Stigma bahwa untuk memperoleh pendidikan harus melalui lembaga-lembaga formal juga telah tertanam di tengah-tengah masyarakat pedalaman yang notabene jauh tertinggal dari kawasan kota-kota besar. Stigma ini jelas membuat masyarakat, terutama di daerah pedalaman berpaling dari pendidikan dan lebih memilih tidak sama sekali mengenyam pendidikan formal, namun memilih bekerja untuk memenuhi kebutuhan hidup sehari-hari. Bagi mereka, sekolah hanya akan menghabiskan biaya, sementara kebutuhan hidup makin hari kian meningkat. Sekilas persepsi semacam itu memang keliru, sebab sekolah harusnya dijadikan aktivitas pilihan paling utama, dan sejatinya, bekerja pun membutuhkan ilmu. Tetapi, jika kemudian karena alasan biaya lantas mereka tidak mau sekolah atau mengenyam pendidikan formal, maka di sinilah letak persoalannya. Terlebih, ongkos pendidikan di lembaga-lembaga formal saat ini membumbung tinggi dan sangat sulit dijangkau bagi masyarakat yang berstatus ekonomi menengah ke bawah.

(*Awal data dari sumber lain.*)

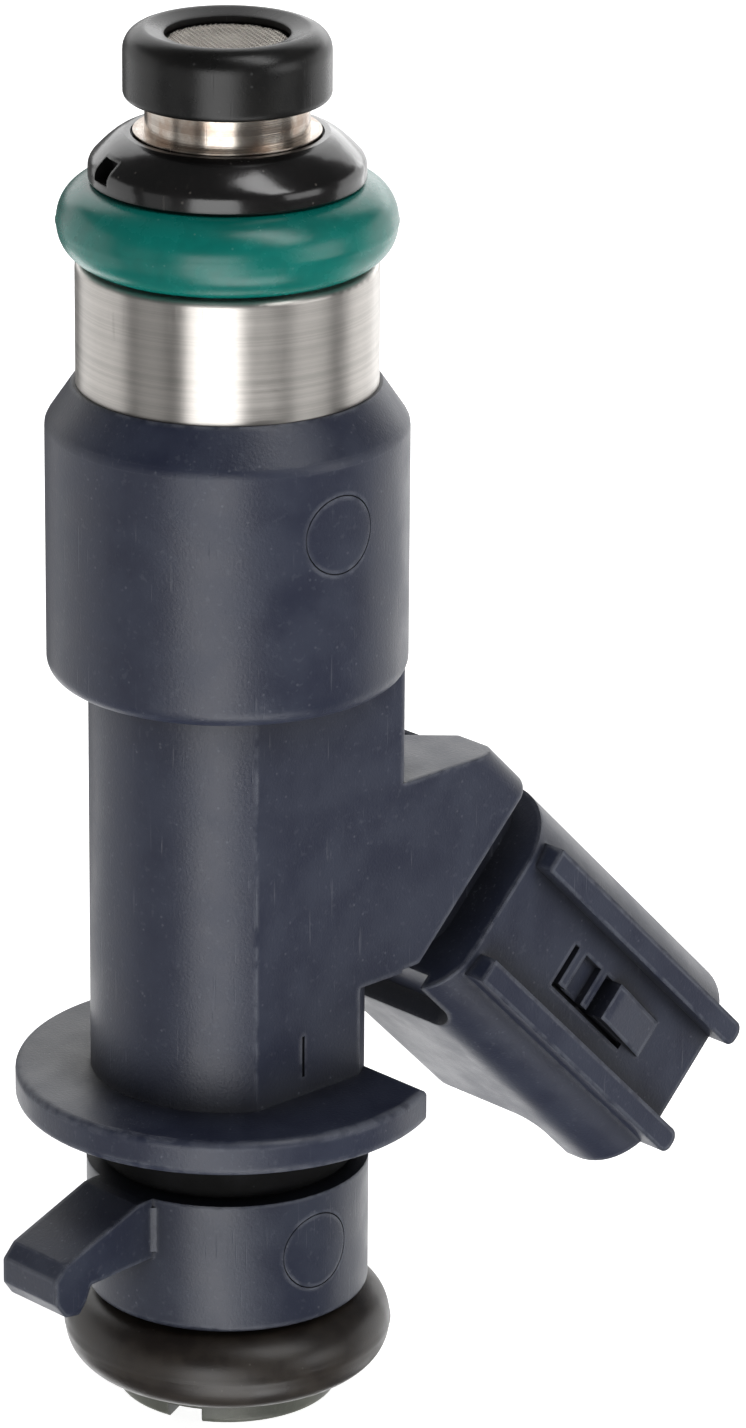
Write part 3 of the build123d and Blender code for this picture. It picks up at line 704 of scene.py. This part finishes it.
# %% Spring
def wound_spring():
    """A helix: the pitch is small over the end turns and wide between them, and height is its running sum."""
    low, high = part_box("return_spring")
    wire_radius = 0.19 * MM
    coil = (high.x - low.x) / 2 - wire_radius
    turns = 7.5
    end_pitch, pitch_gain = 0.42, 0.58
    end_turns, easing_turns = 0.75, 0.5
    share = np.linspace(0, 1, 361)
    inwards = np.minimum(share, 1 - share) * turns
    pitch = end_pitch + pitch_gain * np.clip((inwards - end_turns) / easing_turns, 0, 1)
    climbed = np.concatenate([[0], np.cumsum((pitch[1:] + pitch[:-1]) / 2)])
    middle = low.z + wire_radius + (high.z - low.z - 2 * wire_radius) * climbed / climbed[-1]
    turn = 2 * math.pi * turns * share[:, None]
    angle = np.linspace(0, 2 * math.pi, 14, endpoint=False)
    radius = coil + wire_radius * np.sin(angle)
    height = middle[:, None] + wire_radius * np.cos(angle)
    points = np.stack([radius * np.cos(turn), radius * np.sin(turn), height], axis=-1)
    faces = wire_faces(len(share), len(angle))
    spring = surface("wound_spring", points, faces, spring_steel, "spring_steel", "return_spring")
    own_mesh(spring)
    return spring


wound_spring()

# %% [markdown]
# ## Dress the CAD pieces
# Every piece that came from CAD keeps its shape, and gets its finish in its own material slots.

# %% Finishes by piece
finishes = {
    "filter_cap": black_cap,
    "inlet_screen": mesh_steel,
    "filter_basket": basket_plastic,
    "inlet_tube": tube_steel,
    "seal_collar": gloss_collar,
    "rail_o_ring": teal_rubber,
    "rail_sleeve": sleeve_steel,
    "body_moulding": slate,
    "terminal_1": terminal_brass,
    "terminal_2": terminal_brass,
    "coil_bobbin": bobbin_plastic,
    "coil_winding": winding_copper,
    "coil_can": magnet_steel,
    "flux_washer": magnet_steel,
    "fixed_core": magnet_steel,
    "gap_ring": gap_steel,
    "adjuster_tube": gap_steel,
    "return_spring": spring_steel,
    "armature": magnet_steel,
    "valve_needle": needle_steel,
    "valve_ball": ball_steel,
    "needle_guide": gap_steel,
    "valve_body": valve_steel,
    "valve_seat": seat_steel,
    "spray_plate": plate_steel,
    "locating_sleeve": slate_sleeve,
    "cushion_ring": cushion_rubber,
    "manifold_o_ring": brown_rubber,
    "nozzle_cap": nozzle_plastic,
}
for node_name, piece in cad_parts.items():
    for place in piece.material_slots:
        place.material = finishes[node_name]
print("dressed", len(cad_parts), "pieces in", len(set(finishes.values())), "finishes")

Jika stigma semacam itu tidak segera dihapus dari benak masyarakat, terutama mereka yang hidup jauh di pedesaan, maka dapat dipastikan animo mereka terhadap pendidikan akan menurun. Pendidikan mahal adalah stigma paling kental di benak masyarakat yang menjadi beban berat mereka untuk menempuh pendidikan formal.
Inilah fakta yang tidak bisa pemerintah dan kita semua menutup mata darinya jika memang masih percaya bahwa pendidikan merupakan simbol peradaban sebuah bangsa. Kita dan pemerintah tidak boleh mengukur kesuksesan penyelenggaraan pendidikan hanya pelaksanaan yang berlangsung di kota-kota besar dan dijadikan kesimpulan akhir secara nasional. Jika pelaksanaan pendidikan di kota-kota besar merata dirasakan masyarakat, maka hal itu menjadi sesuatu yang sangat wajar. Apalagi jika bicara tentang mutu serta kualitas pendidikan, tentu kawasan kota lebih unggul.